If you want to edit a workflow, you can do so either by writing your own WDL script from scratch, or by downloading the WDL script for your workflow of interest, modifying it as you wish, and re-uploading the method yourself. A detailed description of creating and editing workflows can be found here.
Editing the WDL script will change the expected input configuration. You will be able to see this by clicking on the workflow in the Workflows tab and looking at in the Inputs section therein. Below is an example taken from the workflow that generates a "Panel of Normals" (PoN). When generating a PoN, this WDL script expects some of the following input types:
- A set of BAM files representing the list of normal samples.

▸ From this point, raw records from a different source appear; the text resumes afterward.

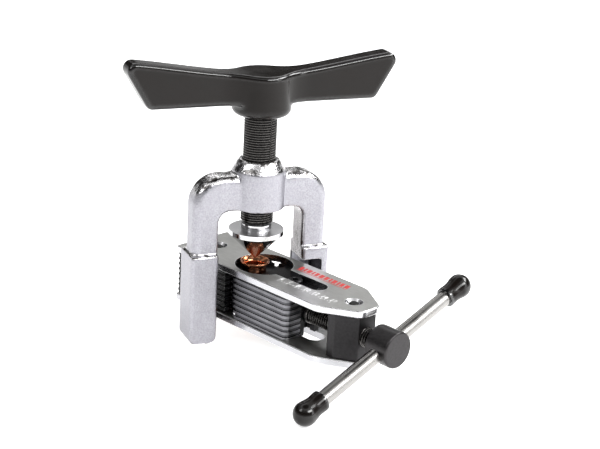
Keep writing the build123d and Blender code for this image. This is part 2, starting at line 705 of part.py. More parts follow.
with BuildPart() as cone_retaining_ring:
    with BuildSketch(Plane.XY.offset(RING_Z)):
        Circle(RING_R)
        Circle(RING_GROOVE_R, mode=Mode.SUBTRACT)
    extrude(amount=RING_T)
cone_retaining_ring.part.label = "cone_retaining_ring"
export_step(cone_retaining_ring.part, "parts/cone_retaining_ring.step")

with BuildPart() as thrust_ball:
    with Locations((0, 0, STEM_TOP + BALL_R)):
        Sphere(BALL_R)
thrust_ball.part.label = "thrust_ball"
export_step(thrust_ball.part, "parts/thrust_ball.step")

# ================================================================ copper tube
with BuildPart() as copper_tube:
    with BuildSketch(Plane.XZ):
        with BuildLine():
            flare_height = FLARE_R - TUBE_R
            bore_r = TUBE_R - TUBE_WALL
            lip = TUBE_WALL * 0.7
            Polyline(
                (bore_r, TUBE_FOOT),
                (TUBE_R, TUBE_FOOT),
                (TUBE_R, FLARE_Z - flare_height - lip),
                (FLARE_R, FLARE_Z - lip),
                (FLARE_R - lip, FLARE_Z),
                (bore_r, FLARE_Z + bore_r - FLARE_R + lip),
                close=True,
            )
        make_face()
    revolve(axis=Axis.Z)
copper_tube.part.label = "copper_tube"
export_step(copper_tube.part, "parts/copper_tube.step")
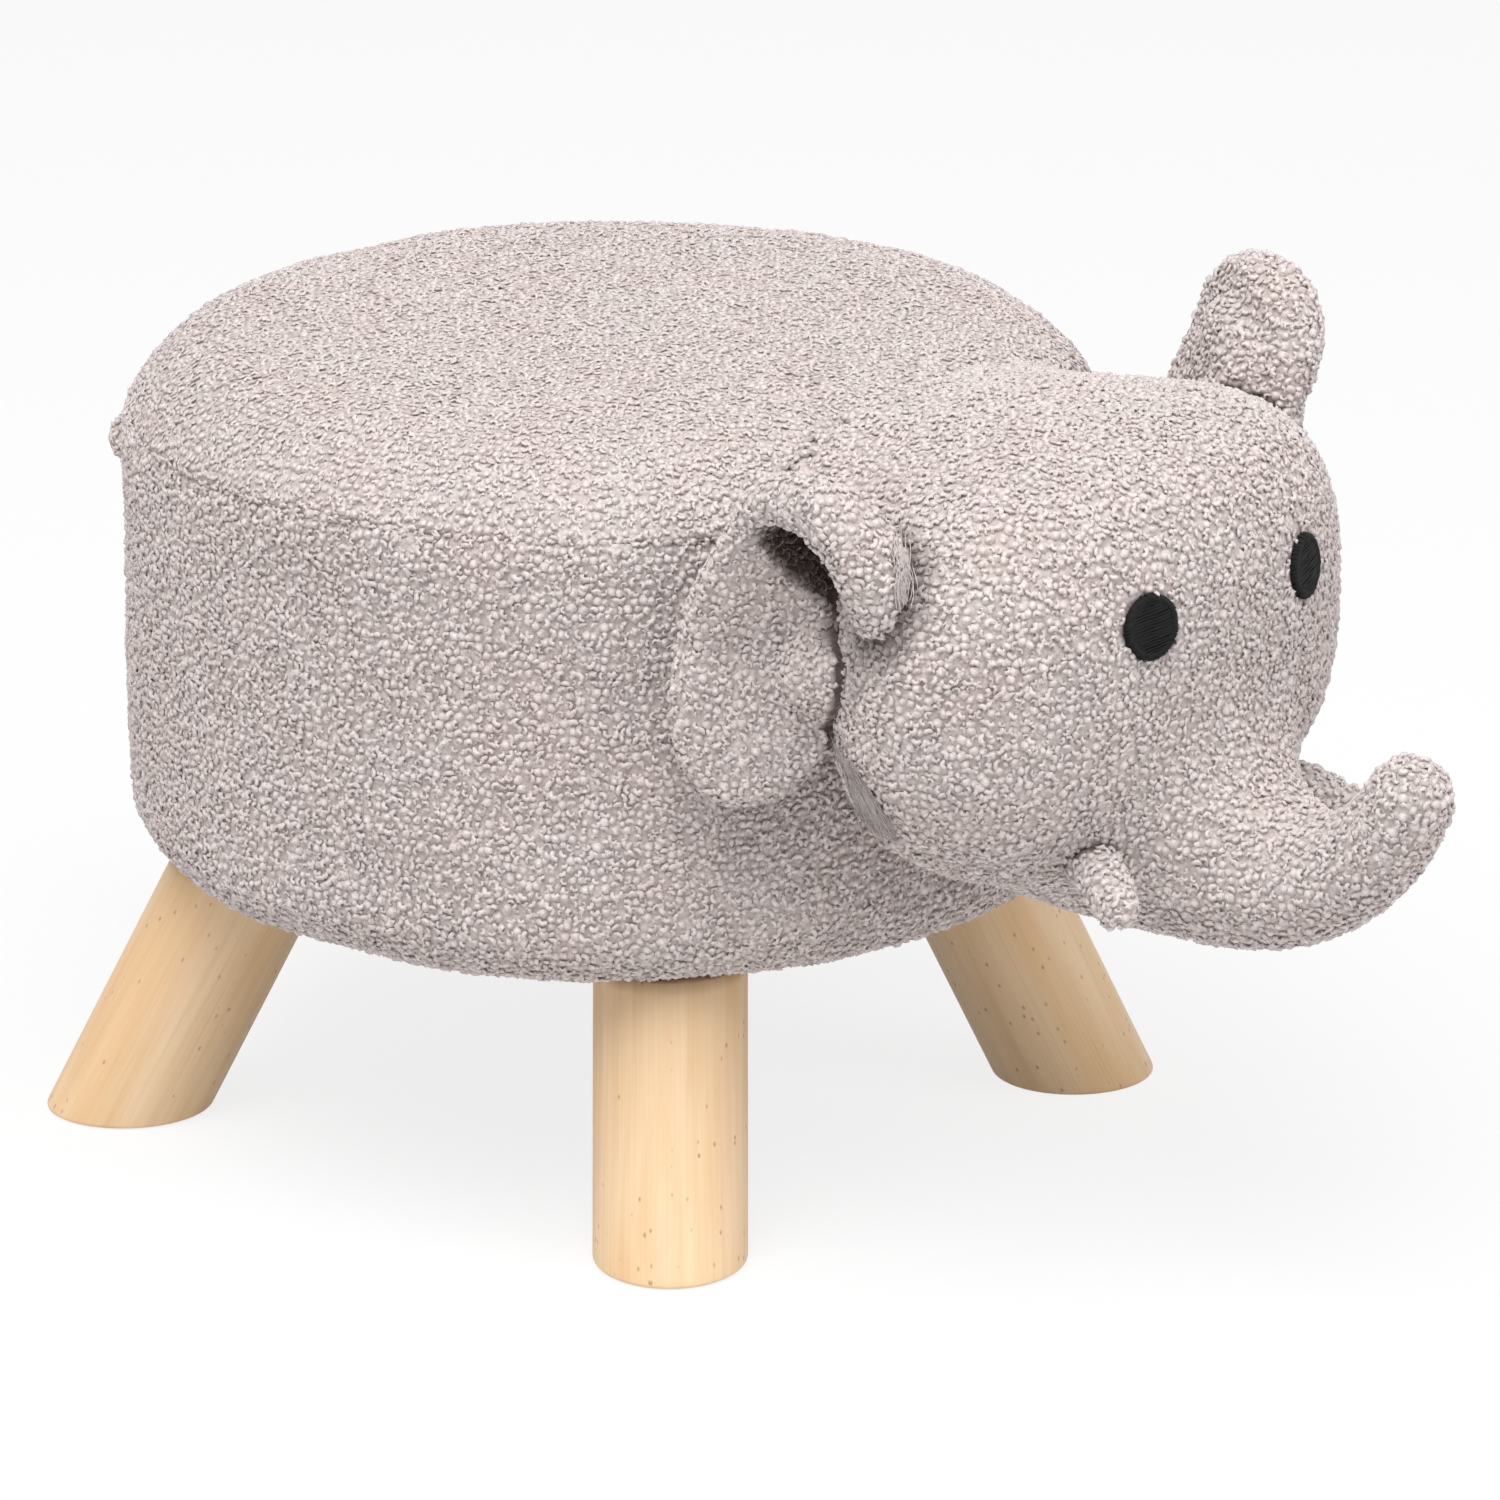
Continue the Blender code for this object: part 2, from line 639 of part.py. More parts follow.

Since the purpose of this workflow is to create a PoN from a set of files, this input is handled as an Array.
- A reference file. Since a single reference file can be useful in a variety of tasks, this input is handled as a File.
- The name of a database used for informing the PoN generation (in this case, the gnomAD database is used to inform the tool of the allelic fractions within this germline resource). Since this task does not need to localize the entire gnomAD database, it is sufficient to designate an input as String matching the name of the database. The name of the PoN file is also just a String.
For a detailed explanation of configuring your workflow inputs in the Terra interface, see this article. To learn more about scripting in WDL, you can read our WDL user guide or check out the OpenWDL community that was formed to steward the WDL language specification and advocate its adoption.